Similarly, Murata Manufacturing Co. Ltd., Kyoto, Japan, is holding the lid on capex. It expects to spend $200 million in its 2002 fiscal year ending March 2003, down from $260 million in fiscal 2001.
"It may be at this time next year when the market accelerates and prices stabilize," said John Denslinger, senior vice president for Murata Electronics North America Inc., Murata's North American subsidiary bas-ed in Smyrna, Ga.
Ongoing price erosion has negated any unit sales gains for passives suppliers since last year, eroding profit margins and making it difficult to justify any significant capital spending. Many passives manufacturers continue to experience 5% to 10% quarterly price erosion, instead of the 5% to 10% annual price erosion considered normal.
"A lot of these companies will continue to pull in expenses and manage with what they have," said Herve Francois, an analyst at CS First Boston, New York. "I don't see any of these companies rushing to expand capital expenditures to facilitate meaningful revenue growth."
Also, any market rebound is unlikely to approach the magnitude of the upturn three years ago, according to Eric Gomberg, an analyst at Thomas Weisel Partners LLC, New York.
"Many companies still have quite a bit of capacity and are waiting for signs of a sustained upturn," Gomberg said. "At this point, it doesn't appear likely that spending will recover to 1999 and 2000 levels, when there was a simultaneous explosion in all end markets."
As the industry recovers, passives suppliers will also probably relocate plants in lower-cost regions like China as more OEM and EMS customers set up there.
Kemet, for instance, will begin producing capacitors at an unspecified location in China later this year, moving assembly from several of its plants in Mexico.
Passives supplier Vishay Intertechnology Inc., Malvern, Pa., is also beginning to move tantalum capacitor production to China, said chairman and chief executive Felix Zandman, during an analyst conference call last week.
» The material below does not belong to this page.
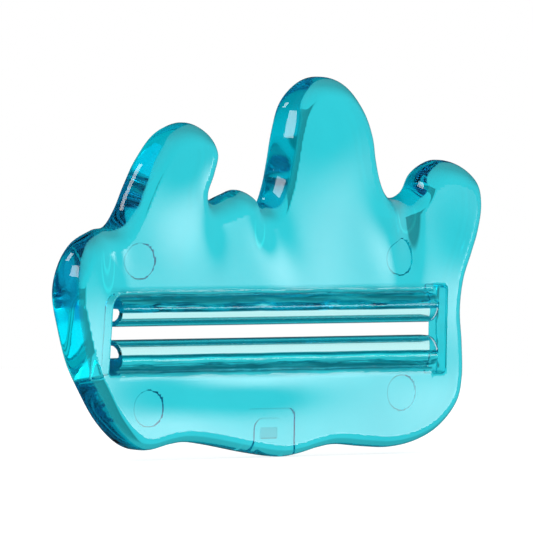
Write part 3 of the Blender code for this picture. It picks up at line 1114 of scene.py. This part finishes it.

About 38% of Vishay's sales are in Asia, he noted.
China, in fact, could determine whether passives shortages materialize, Wood said. He believes global production capacity will be adequate if China-based capacitor suppliers make good on their plant expansion plans.
But even China-based passives manufacturers like Yageo Corp. are cautious about expanding because their production capacity is currently underutilized.
A spokeswoman for Yageo said that the company's capacity utilization for MLCCs is 75% and for chip resistors only 64%. The company, which said its capex in 2003 will be about $1 billion, has no plans to add capacity this year, she said, although it does expect to begin building a second plant in Souzhou, whose capacity has not yet been determined.
Yageo expects corporate PC demand to improve in the second half of 2003. Should demand emerge more rapidly, Yageo would require at least three months to increase capacity, the spokeswoman said.
Passives suppliers also believe inventory management systems implemented in response to inventory glut will make it easier to prepare for and mitigate any part shortages.
For instance, Denslinger noted that Murata has unified inventory control through most of its 47 operating subsidiaries, using common part numbers and enabling parts to be easily pulled on short notice.